Римляне, которые также в течение многих веков воспитывались лишь для суровой военной жизни, во многом походя в этом на лакедемонян, мало что знали из наук, кроме того, чему их учили по части религии и права двенадцать таблиц и коллегия жрецов вместе с их авгурами и фламинами. Они были до того несведущи в других науках, что когда Карнеад и Критолай со стоиком Диогеном, явившись в Рим в качестве послов, воспользовались случаем познакомить римлян со своей философией, то были заподозрены в намерении развратить народ даже таким человеком, как Катон-цензор, который убеждал сенат отпустить их немедленно обратно и в будущем изгонять из Италии всех подобных им аттических болтунов.

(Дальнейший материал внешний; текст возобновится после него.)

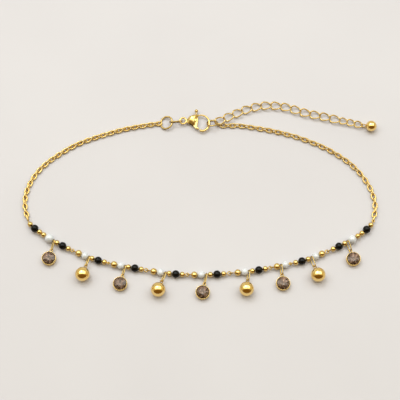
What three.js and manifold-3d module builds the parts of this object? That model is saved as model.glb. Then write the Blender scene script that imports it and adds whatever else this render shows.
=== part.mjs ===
// Charm necklace, lying closed on a flat surface. Millimetres, +Z up, +X to the wearer's left, the front
// of the necklace towards -Y. Nine wire sections carry gold, black and pearl beads and a charm each; two
// fine chains run back to a lobster clasp, and a chain of larger links with a ball on its end hangs on.
import * as THREE from "three";
import { mergeVertices } from "three/addons/utils/BufferGeometryUtils.js";
import { ConvexGeometry } from "three/addons/geometries/ConvexGeometry.js";
import Module from "manifold-3d";

const wasm = await Module();
wasm.setup();

// ---- Driving dimensions -------------------------------------------------------------------------

// The part's origin is below the middle of its box.
const LAYOUT_SHIFT = [-0.823, -0.94, 0];

// Beads by letter: radius, arcs from hole to hole, and the node where they are beads of their own.
const BEADS = {
  g: { radius: 1.05, arcs: 4 },
  G: { radius: 1.3, arcs: 4 },
  b: { radius: 1.5, arcs: 4, node: "black_bead" },
  p: { radius: 1.4, arcs: 4, node: "pearl" },
  P: { radius: 1.7, arcs: 5, node: "pearl" },
};
const BEAD_SIDES = 10;
const WIRE_RADIUS = 0.25;
const BORE_RADIUS = 0.36;
const FIRST_BEAD_AT = 1.65; // length along the front line

// The wire sections from left to right: their beads, the bare wire at each | where the charm's ring
// hangs, and the free length to the next section.
const SECTIONS = [
  { beads: "gbggP|gbg", bare: 0.8, gap: 2.2 },
  { beads: "Gp|gbg", bare: 0.55, gap: 1.55 },
  { beads: "Gp|gbg", bare: 0.55, gap: 2.55 },
  { beads: "Gp|gbg", bare: 0.95, gap: 2.3 },
  { beads: "Gp|gbg", bare: 1.1, gap: 3.2 },
  { beads: "Gp|gbg", bare: 0.55, gap: 2.3 },
  { beads: "G|p", bare: 0.6, gap: 1.75 },
  { beads: "gbg|pG", bare: 0.7, gap: 2.6 },
  { beads: "gbg|Pggbg", bare: 0.6, gap: 0 },
];

// The line through all the wires, from the left chain's end to the right chain's.
const FRONT_LINE = [
  [-68.3, -8.5, 1.4],
  [-67.0, -10.9, 1.52],
  [-63.4, -13.9, 1.7],
  [-59.0, -16.9, 1.85],
  [-52.2, -20.6, 1.55],
  [-42.0, -25.0, 1.52],
  [-32.5, -27.6, 1.52],
  [-25.8, -28.8, 1.52],
  [-17.0, -30.4, 1.52],
  [-8.0, -31.4, 1.52],
  [1.0, -31.6, 1.52],
  [9.0, -31.2, 1.52],
  [20.0, -30.1, 1.52],
  [31.0, -28.0, 1.52],
  [40.8, -25.7, 1.52],
  [48.0, -22.9, 1.52],
  [54.4, -20.0, 1.6],
  [59.6, -17.3, 1.85],
  [64.0, -14.4, 1.7],
  [67.5, -11.1, 1.52],
  [68.9, -8.7, 1.4],
];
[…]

Однако Сципион и другие благороднейшие сенаторы воспротивились его древней сабинской нетерпимости и отдали им должную дань почета и восхищения; да и сам цензор под старость отдался изучению того, что прежде возбуждало в нем подозрение. Но в это же время Невий и Плавт, первые латинские комические поэты, наполнили город сценами, заимствованными у Менандра и Филемона. Тогда и здесь возникла мысль, какие меры следует принимать против клеветнических книг и их авторов; так, Невий за свое необузданное перо скоро был заключен в темницу, откуда освобожден трибунами лишь после отречения от своих слов; мы читаем также, что при Августе пасквили сжигались, а их авторы подвергались наказанию. Такая же строгость применялась, без сомнения, в тех случаях, когда сочинения заключали в себе что-либо нечестивое по отношению к богам, чтимым городом. За исключением этих двух случаев, власти вовсе не заботились о том, что творилось в мире книг.